- Exercise aim -
What follows is a listing; restate every line of it word for word.

- Data extract -
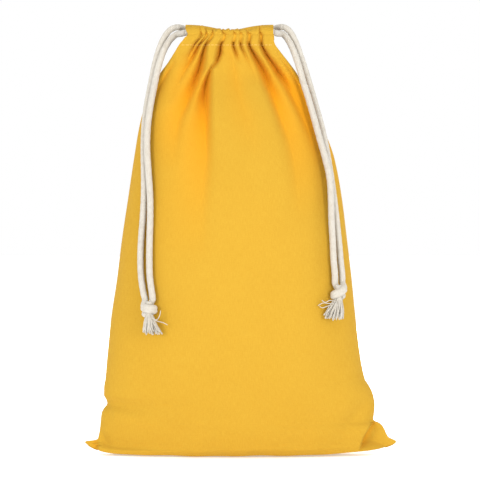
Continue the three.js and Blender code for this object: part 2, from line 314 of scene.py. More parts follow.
strand_routes = {
    "left_back_strand": [
        (-0.0504, 0.0016, 0.342), (-0.0528, 0.0016, 0.3417), (-0.056, 0.0012, 0.34),
        (-0.059, 0.0006, 0.3368), (-0.0619, -0.0004, 0.332), (-0.0644, -0.0018, 0.326),
        (-0.0666, -0.0034, 0.319), (-0.0688, -0.0048, 0.31), (-0.0709, -0.007, 0.299),
        (-0.073, -0.011, 0.288), (-0.0749, -0.0156, 0.276), (-0.0762, -0.0192, 0.262),
        (-0.0766, -0.024, 0.245), (-0.0762, -0.0289, 0.227), (-0.0761, -0.0331, 0.209),
        (-0.0769, -0.0354, 0.191), (-0.0782, -0.0368, 0.174), (-0.0788, -0.0381, 0.158),
        (-0.0782, -0.0398, 0.144), (-0.0764, -0.0422, 0.132), (-0.0748, -0.044, 0.1262),
    ],
    "left_front_strand": [
        (-0.0504, -0.0016, 0.3364), (-0.0526, -0.0022, 0.3352), (-0.0552, -0.0034, 0.3328),
        (-0.058, -0.0048, 0.329), (-0.0608, -0.0062, 0.3238), (-0.0632, -0.0078, 0.3174),
        (-0.0656, -0.0096, 0.309), (-0.0677, -0.012, 0.299), (-0.0698, -0.0158, 0.288),
        (-0.0718, -0.0204, 0.276), (-0.0734, -0.0248, 0.262), (-0.0738, -0.0294, 0.245),
        (-0.0726, -0.0338, 0.227), (-0.0713, -0.0376, 0.209), (-0.071, -0.0404, 0.191),
        (-0.0714, -0.0422, 0.174), (-0.0716, -0.0435, 0.158), (-0.0712, -0.0446, 0.144),
        (-0.0696, -0.046, 0.132), (-0.0689, -0.0468, 0.1262),
    ],
    "right_back_strand": [
        (0.0334, 0.0016, 0.3422), (0.0356, 0.0016, 0.3417), (0.0386, 0.0012, 0.3396),
        (0.0413, 0.0005, 0.3359), (0.0437, -0.0004, 0.331), (0.0459, -0.0014, 0.3254),
        (0.0483, -0.0024, 0.3184), (0.0512, -0.0034, 0.3095), (0.0544, -0.0044, 0.299),
        (0.0576, -0.0062, 0.288), (0.061, -0.0096, 0.2756), (0.0644, -0.0138, 0.263),
        (0.0672, -0.0184, 0.2496), (0.0696, -0.0218, 0.2356), (0.0718, -0.0244, 0.2214),
        (0.074, -0.027, 0.205), (0.076, -0.0278, 0.188), (0.0778, -0.0284, 0.171),
        (0.079, -0.0291, 0.1575), (0.0802, -0.0303, 0.146), (0.0804, -0.0316, 0.1388),
    ],
    "right_front_strand": [
        (0.0334, -0.0016, 0.3366), (0.0354, -0.0024, 0.3352), (0.0378, -0.0038, 0.332),
        (0.0402, -0.0052, 0.3276), (0.0426, -0.0066, 0.322), (0.0447, -0.0078, 0.316),
        (0.0469, -0.009, 0.3088), (0.0496, -0.0104, 0.299), (0.053, -0.0128, 0.288),
        (0.0566, -0.0164, 0.2756), (0.06, -0.0198, 0.263), (0.0636, -0.0232, 0.2496),
        (0.0674, -0.0272, 0.2356), (0.0704, -0.0304, 0.2214), (0.0714, -0.0322, 0.205),
        (0.0718, -0.0332, 0.188), (0.0728, -0.034, 0.171), (0.0734, -0.0349, 0.1575),
        (0.0744, -0.0357, 0.146), (0.0745, -0.0362, 0.1388),
    ],
}

twist_r = cord_r + 0.00025
tunnel_y = -(run_low[1] + twist_r + cord_r)
tunnel_z = (run_low[2] + run_high[2]) / 2
sag = 0.0024  # the cords hang a little lower half way along
tuck = 0.006  # the far turn begins this far inside the tunnel's end, where the cuff hides it
straight_end = 0.008  # the straight run stops this far inside the tunnel's end
exit_half = 0.0038  # the exit is cut in two this far outside the tunnel's end
cord_sides = 20

# The bend from a tunnel's end to its strand, and the turn at its far end. Each row tells how far
# outside the end the cord is (in far_bend: how far inside), what share of the tunnel's distance
# from the middle of the bag is left, and how far down it is. In exit_bend that is a share of the
# way to the strand.
exit_bend = [(-0.0036, 0.98, 0.25), (0.0002, 0.90, 0.58), (0.0030, 0.68, 0.85), (0.0053, 0.40, 0.98)]
far_bend = [(tuck, 1, 0), (0.0036, 0.93, 0), (0.0021, 0.66, 0.0004), (0.0015, 0.33, 0.001),
            (0.0013, 0, 0.0013)]

sides_of_bag = (("left", -1), ("right", 1))
faces_of_bag = (("front", -1), ("back", 1))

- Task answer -
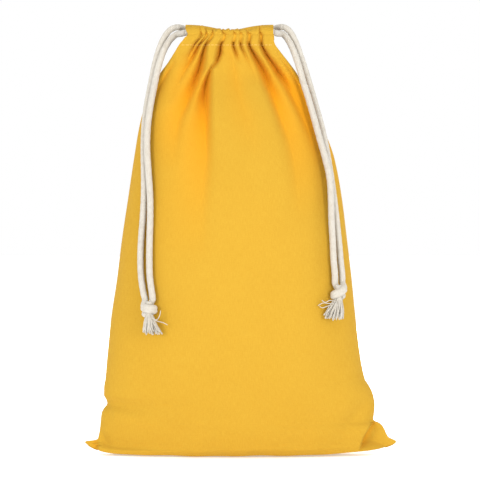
Continue the three.js and Blender code for this object: part 2, from line 314 of scene.py. More parts follow.
strand_routes = {
    "left_back_strand": [
        (-0.0504, 0.0016, 0.342), (-0.0528, 0.0016, 0.3417), (-0.056, 0.0012, 0.34),
        (-0.059, 0.0006, 0.3368), (-0.0619, -0.0004, 0.332), (-0.0644, -0.0018, 0.326),
        (-0.0666, -0.0034, 0.319), (-0.0688, -0.0048, 0.31), (-0.0709, -0.007, 0.299),
        (-0.073, -0.011, 0.288), (-0.0749, -0.0156, 0.276), (-0.0762, -0.0192, 0.262),
        (-0.0766, -0.024, 0.245), (-0.0762, -0.0289, 0.227), (-0.0761, -0.0331, 0.209),
        (-0.0769, -0.0354, 0.191), (-0.0782, -0.0368, 0.174), (-0.0788, -0.0381, 0.158),
        (-0.0782, -0.0398, 0.144), (-0.0764, -0.0422, 0.132), (-0.0748, -0.044, 0.1262),
    ],
    "left_front_strand": [
        (-0.0504, -0.0016, 0.3364), (-0.0526, -0.0022, 0.3352), (-0.0552, -0.0034, 0.3328),
        (-0.058, -0.0048, 0.329), (-0.0608, -0.0062, 0.3238), (-0.0632, -0.0078, 0.3174),
        (-0.0656, -0.0096, 0.309), (-0.0677, -0.012, 0.299), (-0.0698, -0.0158, 0.288),
        (-0.0718, -0.0204, 0.276), (-0.0734, -0.0248, 0.262), (-0.0738, -0.0294, 0.245),
        (-0.0726, -0.0338, 0.227), (-0.0713, -0.0376, 0.209), (-0.071, -0.0404, 0.191),
        (-0.0714, -0.0422, 0.174), (-0.0716, -0.0435, 0.158), (-0.0712, -0.0446, 0.144),
        (-0.0696, -0.046, 0.132), (-0.0689, -0.0468, 0.1262),
    ],
    "right_back_strand": [
        (0.0334, 0.0016, 0.3422), (0.0356, 0.0016, 0.3417), (0.0386, 0.0012, 0.3396),
        (0.0413, 0.0005, 0.3359), (0.0437, -0.0004, 0.331), (0.0459, -0.0014, 0.3254),
        (0.0483, -0.0024, 0.3184), (0.0512, -0.0034, 0.3095), (0.0544, -0.0044, 0.299),
        (0.0576, -0.0062, 0.288), (0.061, -0.0096, 0.2756), (0.0644, -0.0138, 0.263),
        (0.0672, -0.0184, 0.2496), (0.0696, -0.0218, 0.2356), (0.0718, -0.0244, 0.2214),
        (0.074, -0.027, 0.205), (0.076, -0.0278, 0.188), (0.0778, -0.0284, 0.171),
        (0.079, -0.0291, 0.1575), (0.0802, -0.0303, 0.146), (0.0804, -0.0316, 0.1388),
    ],
    "right_front_strand": [
        (0.0334, -0.0016, 0.3366), (0.0354, -0.0024, 0.3352), (0.0378, -0.0038, 0.332),
        (0.0402, -0.0052, 0.3276), (0.0426, -0.0066, 0.322), (0.0447, -0.0078, 0.316),
        (0.0469, -0.009, 0.3088), (0.0496, -0.0104, 0.299), (0.053, -0.0128, 0.288),
        (0.0566, -0.0164, 0.2756), (0.06, -0.0198, 0.263), (0.0636, -0.0232, 0.2496),
        (0.0674, -0.0272, 0.2356), (0.0704, -0.0304, 0.2214), (0.0714, -0.0322, 0.205),
        (0.0718, -0.0332, 0.188), (0.0728, -0.034, 0.171), (0.0734, -0.0349, 0.1575),
        (0.0744, -0.0357, 0.146), (0.0745, -0.0362, 0.1388),
    ],
}

twist_r = cord_r + 0.00025
tunnel_y = -(run_low[1] + twist_r + cord_r)
tunnel_z = (run_low[2] + run_high[2]) / 2
sag = 0.0024  # the cords hang a little lower half way along
tuck = 0.006  # the far turn begins this far inside the tunnel's end, where the cuff hides it
straight_end = 0.008  # the straight run stops this far inside the tunnel's end
exit_half = 0.0038  # the exit is cut in two this far outside the tunnel's end
cord_sides = 20

# The bend from a tunnel's end to its strand, and the turn at its far end. Each row tells how far
# outside the end the cord is (in far_bend: how far inside), what share of the tunnel's distance
# from the middle of the bag is left, and how far down it is. In exit_bend that is a share of the
# way to the strand.
exit_bend = [(-0.0036, 0.98, 0.25), (0.0002, 0.90, 0.58), (0.0030, 0.68, 0.85), (0.0053, 0.40, 0.98)]
far_bend = [(tuck, 1, 0), (0.0036, 0.93, 0), (0.0021, 0.66, 0.0004), (0.0015, 0.33, 0.001),
            (0.0013, 0, 0.0013)]

sides_of_bag = (("left", -1), ("right", 1))
faces_of_bag = (("front", -1), ("back", 1))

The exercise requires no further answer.